SELECT author, SUM(score) AS comment_score FROM `fh-bigquery.reddit_comments.2015_07` WHERE author NOT IN ('[deleted]', 'AutoModerator') AND subreddit = 'webdev' GROUP BY 1 ORDER BY 2 DESC LIMIT 10
By adding another filter to your
WHERE clause you can now see relevant top commenters in a single subreddit.
This is what I was doing initially to inspect the dataset. I kept swapping out the subreddit in the
WHERE clause and running the query again to view top commenters in different subreddits.
That was an okay first pass at understanding the data, but it’s wasteful to re-scan the whole table every time to pull a single Top 10 result set. The better approach would be to get the Top 10 results for each subreddit all at once and store the results to its own table that you can then query for a single subreddit as much as you want.
Also, if you ever wanted to build a data visualization tool off this view into the comment data, you wouldn’t want to compute scores and rankings each time. So either way, working towards a single query makes a lot of sense.
Top 10 per Subreddit
So far we have a pretty easy way to either get the Top 10 of the whole set or the Top 10 of a subset of the data.
Now let’s look at a technique for getting the Top 10 of each subset all at once. Thanks to this stackoverflow post, I had a solution, but I wanted to understand how to get to that solution from the “one Top 10 at a time” approach.

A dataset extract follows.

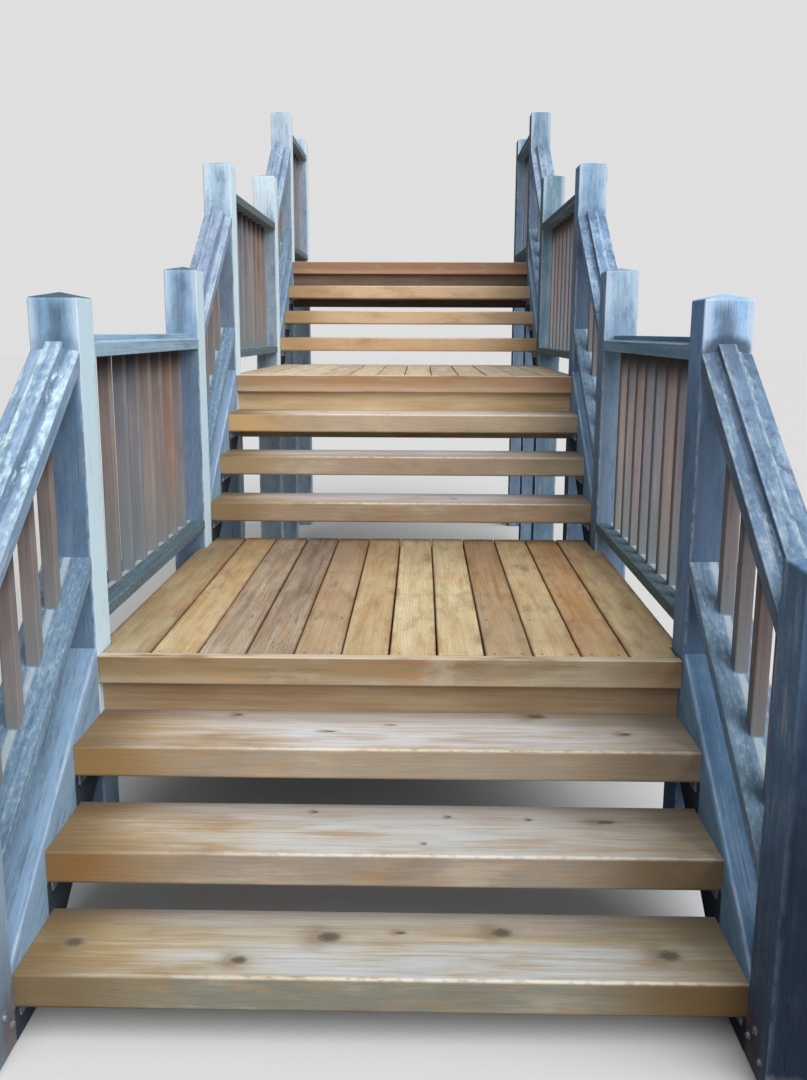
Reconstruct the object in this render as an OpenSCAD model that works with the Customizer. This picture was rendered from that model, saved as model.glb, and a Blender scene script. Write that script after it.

First, we need a way to order the commenters by score within each group. The key here is using the analytic function
ROW_NUMBER(). In databases, an analytic function is a function that computes aggregate values over a group of rows.
SELECT subreddit, author, SUM(score) AS total_score, ROW_NUMBER() OVER (PARTITION BY subreddit ORDER BY SUM(score) DESC) AS comment_rank FROM `fh-bigquery.reddit_comments.2015_07` WHERE author NOT IN ('[deleted]', 'AutoModerator') GROUP BY 1, 2 ORDER BY 1,4
This query will give us every author who commented in every subreddit with their aggregate comment score, ranked by their comment score within the specific subreddit.
We used the
ROW_NUMBER() function to create an ordered list of scores, highest to lowest, by partitioning the data in a way that looks a lot like our second query, where we ranked comment scores from a single subreddit.
We’re almost there!
We’ve got relative rank of each author within each subreddit in one query, but what we’re missing is our Top 10 List for each subreddit. The query above still gives us all authors for all ranks.
Unfortunately, we can’t just put a
WHERE clause like
comment_rank <= 10 into the query or use a
HAVING constraint on the
GROUP BY. Instead, we need to do a subquery to select from the ranked data:
SELECT subreddit, author, author_count, total_score, comment_rank FROM ( SELECT subreddit, author, SUM(score) AS total_score, ROW_NUMBER() OVER (PARTITION BY subreddit ORDER BY SUM(score) DESC) AS comment_rank, COUNT(DISTINCT author) OVER (PARTITION BY subreddit) AS author_count FROM `fh-bigquery.reddit_comments.2015_07` WHERE author NOT IN ('[deleted]','AutoModerator') GROUP BY 1,2 ) WHERE comment_rank <= 10 AND author_count > 9 ORDER BY 1,5
We are pulling all results where the
comment_rank <= 10, meaning positions 1-10 in each subreddit by aggregate comment score. And just as a way of cleaning up the data even more, we added in the
author_count column so that we can ensure that each subset has at least 10 authors – we’ll get a full Top 10 for each of the subreddits in our result.
To verify this data, you can pick out any subreddit in the result set and compare it to the single subreddit query (the second query in this post) above. Spot any differences? We’ll leave it as an exercise to the reader to figure out a tie-breaker strategy if we really wanted to ensure the same Top 10 results every time.